The CPHS sample is not an outcome of a population proportionate sampling process. Therefore, the state-wise sample distribution will not reflect the state-wise population distribution. Yet, there are some similarities between the sample size of a state and the population size of the state. As a result, Uttar Pradesh and Maharashtra lead in terms of sample size as they do in population size as well. They account for 12.9 per cent and 11.2 per cent of the total sample, respectively. According to Census 2011, Uttar Pradesh accounted for 16.5 per cent of population and Maharashtra accounted for 9.3 per cent.
Rajasthan and Tamil Nadu come next with a share of 6.2 per cent each in the total sample of CPHS. Then, Karnataka and West Bengal have a share of 6 and 5.9 per cent, respectively.
Of the top six states according to Census 2011 population data, four are also the top states by sample size. The exceptions are Bihar and Madhya Pradesh that are replaced by Rajasthan and Karnataka. Bihar and Madhya Pradesh did not find a place in the top six by sample because of their much lower urbanisation levels.
What is important is that the distribution of responses should match the distribution of the sample. I.e. survey execution should not deviate from the distribution of the sample. Some deviation is inevitable but our effort is to minimise this deviation.

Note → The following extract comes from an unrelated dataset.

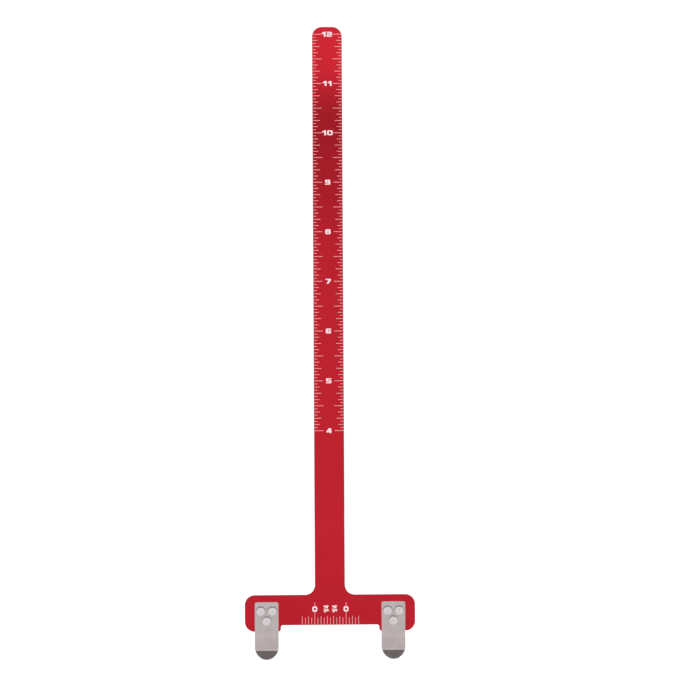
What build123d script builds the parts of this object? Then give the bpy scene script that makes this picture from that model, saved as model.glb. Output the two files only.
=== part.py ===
from build123d import *
import math
import os

# A bow square: a T-shaped aluminium plate with two spring clips on its head.
# The clips snap onto a bowstring, and the blade then stands square to the
# string as an inch scale for setting the nocking point and the brace height.
#
# Frame: Z runs up the blade, X along the head, Y through the thickness. The
# front, which carries the scale, faces -Y. The origin is on the line where
# the head's lugs rest on the string, halfway between the clips. That line is
# the zero of the blade's scale.

# T-shaped plate, stamped in one piece
plate_thickness = 2.0
blade_width = 15.2
blade_top = 308.6
head_width = 86.4
head_top = 18.4
head_underside = 3.2
corner_radius = 5.0
edge_break = 0.2

# Lugs at the ends of the head, which reach down to the string and carry the clips
lug_width = 18.2
lug_bottom = 0.0
lug_step_radius = 1.2

# Spring clips: at each end of the head, one leaf in front and one behind
clip_spacing = 64.3
leaf_thickness = 0.4
leaf_width = 12.0
leaf_top = 14.9
leaf_top_radius = 1.0
leaf_tip = -14.0

# Side profile of a leaf: flat on the lug, a shallow pocket for the string, in
# to a pinch that keeps the string from slipping out, then a flared lead-in
pocket_start_z = -0.3
pocket_z = -3.4
pocket_depth = 0.18
pinch_z = -9.3
pinch_gap = 1.2
flare_angle = 21.0
pocket_start_radius = 4.0
pocket_radius = 5.0
pinch_radius = 3.0

# A leaf flexes between its lowest rivet and the end of the lug. It is held as
# two pieces that meet there: the base, riveted to the lug, and the jaw, which
# swings.
flex_z = 1.4

# Three rivets in a triangle through each clip, with nearly flat heads in front
# whose rims are well rounded, and clinched behind
rivet_pair_spacing = 5.9
rivet_pair_z = 10.3
rivet_low_z = 5.3
rivet_shank_radius = 1.2
rivet_hole_radius = 1.25
rivet_head_radius = 2.5
rivet_head_height = 1.0
rivet_face_drop = 0.2
rivet_shoulder_radius = 0.65
rivet_tail_radius = 2.05
rivet_tail_height = 0.7
rivet_bore_radius = 0.7
rivet_bore_depth = 1.5

# Places that follow from the sizes above
plate_face = plate_thickness / 2
leaf_face = plate_face + leaf_thickness
lug_inner_x = head_width / 2 - lug_width
through_everything = 4 * plate_thickness
sides = {"left": -1, "right": 1}


def at_corner(vertex, corners):
    """Whether a vertex of a drawing is one of the given corners."""
    return any(math.hypot(vertex.X - x, vertex.Y - y) < 0.01 for x, y in corners)


def round_corners(drawing, corners, radius):
    """The drawing with the given corners rounded."""
    chosen = [v for v in drawing.vertices() if at_corner(v, corners)]
    return fillet(chosen, radius)


def mirrored(points):
    """Points of the right half, then the same points of the left half in reverse."""
    return points + [(-x, y) for x, y in reversed(points)]


def rivet_places(side):
    """One clip's rivets, as (name, x, z), on the left (-1) or the right (1) of the head."""
    clip_x = side * clip_spacing / 2
    half_pair = side * rivet_pair_spacing / 2
    return [
        ("upper_outer", clip_x + half_pair, rivet_pair_z),
        ("upper_inner", clip_x - half_pair, rivet_pair_z),
        ("lower", clip_x, rivet_low_z),
    ]


def rivet_holes(side):
    """Rods the size of one clip's rivet holes, right through everything."""
    rod = Cylinder(rivet_hole_radius, through_everything, rotation=(90, 0, 0))
    return [Pos(x, 0, z) * rod for _, x, z in rivet_places(side)]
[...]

One summary way of comparing the two distributions is to see if the ordinal ranking of states by their sample and their responses are strongly correlated. This can be done using the Spearman correlation coefficient. A perfectly monotonic relation between the two ranks (i.e. ranks of states in the sample and ranks in the responses) yields a Spearman correlation coefficient of 1.
The Spearman correlation coefficient averaged at 0.992 till Wave 17 with a range of 0.985 to 0.997. Therefore, at least the ordinal ranking of the sample size and the response size was very close for the first 17 waves. This indicates that the basic processes deployed in survey execution were adequate to ensure no bias in execution.
In Wave 18 and Wave 19 the Spearman correlation coefficient dropped to 0.975 and 0.976, respectively. The impact of the lockdown was evident in Wave 20 when the correlation coefficient dropped sharply to 0.921. In the following two waves, the coefficient has recovered partly to 0.932 and 0.946. Evidently, while the ranks continue re remain very closely related there was deterioration in the wave of May-August 2020, which has been rectified partly in the waves of September-December 2020 and January-April 2021. The effort will be to bring the two rankings closer.
The two extremes of deviation between responses and sample were Uttar Pradesh and West Bengal. Uttar Pradesh has a share of 15.6 per cent in the total responses compared to its share of 12.9 per cent in the sample and West Bengal has a share of 3.8 per cent in the responses compared to its 5.9 per cent share in the sample. The next big variation is in Odisha. The Odisha sample accounted for 3.8 per cent of the total sample but responses accounted for a lower 2.2 per cent.